The hearing was told some fishermen had identified “quayside access issues” when getting on to some vessels, with a gap of around 3ft (a metre) needing to be crossed in order to get from the harbourside to the Olivia Belle when it was moored at the fuelling berth.
Miss Fitzgerald said that during one site visit she did not get onto the boat because she “wasn’t sure I would get safely from ladder to vessel”. She said that some lights at the harbour were inoperable, although harbour master Robin Lawson said that would have had “very little if any bearing at all” on the visibility around the Olivia Belle.

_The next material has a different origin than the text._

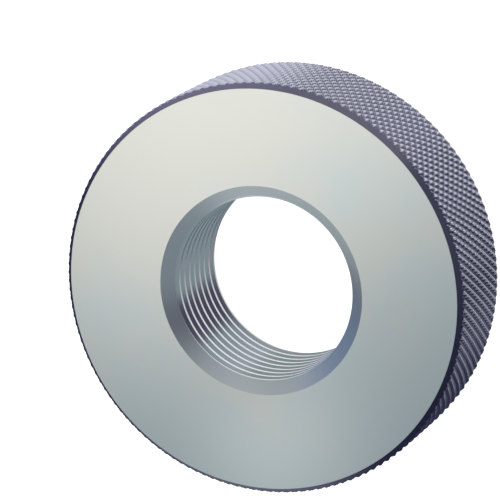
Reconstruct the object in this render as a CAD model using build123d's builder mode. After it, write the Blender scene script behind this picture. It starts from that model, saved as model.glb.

The inquest was told Mr Barbeary had been seen drinking at a nearby pub in the hours before he died, after the crew onboard another vessel warned the father-of-two the weather was not good for fishing, forcing the Olivia Belle to delay her trip. Mr Barbeary’s colleague, James McAuley, said he was waiting onboard the vessel a few hours before its rescheduled departure when he heard a bang, as though someone had fallen against the boat, but could not find anything when he went to investigate in the darkness.
Mr Lawson said CCTV footage showed a man he strongly believed to have been Mr Barbeary walking along the harbour before going to step onto the Olivia Belle. However, the camera footage cut to another view of the harbour at that moment, meaning it was impossible to say from the footage what happened to the man, who had vanished by the time the camera panned back to the boat.